I am an a-ma-teur student of the history of scientific ideas. I find it fascinating that when you look at the details of the broad scientific thought of any era you realize that 90% ideas in play at the time were either near fatally incomplete or just flat wrong. Great ideas are great in part because they are the rare survivors of vast herds of hypothesis cut down by ravenous ugly facts. The situation in the humanities, which cannot appeal to mom nature to settle arguments, is even worse.
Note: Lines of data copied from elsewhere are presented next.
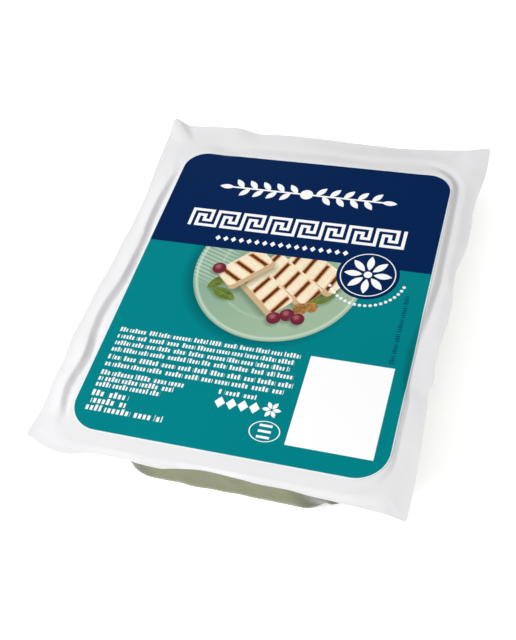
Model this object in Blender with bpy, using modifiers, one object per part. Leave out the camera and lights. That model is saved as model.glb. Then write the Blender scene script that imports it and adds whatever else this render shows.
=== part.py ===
# A sealed pack of halloumi, lying flat with its label up.
# Three pieces: the filled base (the clear formed film drawn tight over the cheese and its brine,
# with the thin rim that is sealed all round), the opaque white lid film, and the label on it.
# Metres, +Z up. X runs across the label and Y up it. The origin is the middle of the flat foot.

import math

import bmesh
import bpy
from mathutils import Vector

MM = 0.001

# Heights
PACK_HEIGHT = 23.5 * MM          # foot to the face of the label
LABEL_THICKNESS = 0.3 * MM
LID_THICKNESS = 0.3 * MM
RIM_THICKNESS = 0.4 * MM         # the base's own film where it is sealed to the lid
GAP = 0.3 * MM                   # air kept between pieces that touch
LID_TOP = PACK_HEIGHT - LABEL_THICKNESS - GAP

# Label
LABEL_WIDTH = 95.5 * MM
LABEL_LENGTH = 118.9 * MM
LABEL_CENTRE_X = 1.2 * MM
LABEL_CENTRE_Y = -0.9 * MM
LABEL_TOP_RADIUS = 8.1 * MM
LABEL_BOTTOM_RADIUS = 10.0 * MM
LABEL_ARC_STEPS = 8

# Lid plan: a core rectangle, and spokes that run out from it to the cut edge of the film
CORE_X = 39.0 * MM
CORE_Y = 51.7 * MM
PLATEAU = 8.0 * MM               # innermost ring, out from the core
SHOULDER = 9.8 * MM              # where the flat middle ends
FRONT_SHOULDER = 9.0 * MM
CORNER_SPOKES = 4                # on each side of a corner
SHORT_SIDE_SPOKES = 14
LONG_SIDE_SPOKES = 18
RING_SHARES = (0.12, 0.23, 0.34, 0.46, 0.60, 0.80, 1.0)   # of the way from shoulder to edge
SEAL_RING = 5                    # ring at which the base leaves the lid, at share 0.46

# Lid relief beyond the shoulder
STEP_END = 0.42                  # share at which the film has come down to the seal
CREASE_AT = 0.34                 # share of the crease's bottom
CREASE_WIDTH = 0.17
SIDE_DROP = 1.5 * MM             # from the flat middle down to the seal
FRONT_DROP = 0.5 * MM
BACK_DROP = 1.0 * MM

# Crests and troughs of the cut edge from corner to corner, in millimetres: place along the edge,
# reach out from the origin, and rise above the flat middle. The corners of neighbours agree.
FRONT_EDGE = ((-54.8, 66.2, 1.3), (-46.1, 67.4, -3.1), (-35.7, 66.7, -1.4), (-15, 66.6, -1.3),
              (3.8, 66, 0.7), (18.8, 66.3, -0.1), (42.3, 66.7, -1.3), (55.7, 67.5, -2.4))
RIGHT_EDGE = ((-67.5, 55.7, -2.4), (-45.1, 55.3, -2), (-16, 54.4, -2.9), (2.8, 55.8, -1.3),
              (15, 54.9, -2.6), (33.8, 56.9, -1.2), (41.4, 56.6, -1.9), (62, 58.5, -0.7), (72.7, 58.2, 1))
BACK_EDGE = ((-57.2, 73.2, 1.9), (-50.8, 72.8, -1), (-32.9, 72.8, 0.6), (-23.5, 72.8, -1.8),
             (-12.2, 72.8, -1.3), (25.4, 72.8, -2.8), (48.9, 72.8, -0.7), (58.2, 72.7, 1))
LEFT_EDGE = ((-66.2, 54.8, 1.3), (-60.2, 56.9, -2.5), (-53.6, 57.1, -3.4), (-40.4, 57.1, -1.9),
             (-23.5, 57.1, -0.8), (-16, 57.1, -2.3), (-9.4, 57.1, -1.6), (4.7, 57.1, -3.4),
             (11.3, 57.1, -2.6), (33.8, 57.1, -3.9), (46.1, 57.1, -1.8), (61.1, 57.1, -0.7), (73.2, 57.2, 1.9))

# The crease beside the label, in millimetres: place along the side, depth, and how far it strays out
LEFT_CREASE = ((-58.3, 0, 0), (-46.1, 0.7, 1.1), (-32.9, 0.6, -0.8), (-19.7, 0.8, 1.6), (-3.8, 0.6, -0.9),
               (26.3, 0.7, 0), (43.2, 0.4, -1.6), (56.4, 0, -1.6))
RIGHT_CREASE = ((-56.4, 0, 0), (-37.6, 0.4, 0), (-20.7, 0.1, 0), (9.4, 0.6, 0), (51.7, 0.7, 0),
                (62, 0.2, 0))

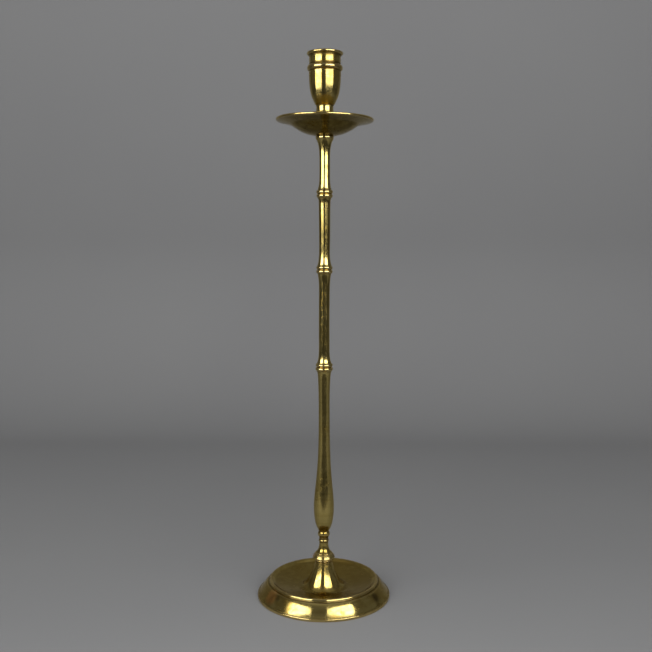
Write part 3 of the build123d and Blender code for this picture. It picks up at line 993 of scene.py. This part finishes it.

There is considerable evidence to suggest that true value in an education in humanities is not the information that one acquires but rather as a marker that an individual possesses the discipline required to slog through it all. People with degrees in philosophy are surprising employable in the corporate world if they have any math skills at all.
In short, just because a person is “educated” i.e. that they have passed through some formal schooling system, is in no way a good indicator of their functional understanding of the world. I personally think that many people today leave college with an actively dysfunctional world view created by post-modernism.
The fact that Whole Foods makes a lot of money selling herbal supplements, “organic” foods etc to very bright people is to my mind evidence that this is true.
But I like organic foods.
That silicaceous stuff is too hard on my stomach.
Overeducated means:
“It ain’t what you don’t know that gets you into trouble. It’s what you know for sure that just ain’t so.”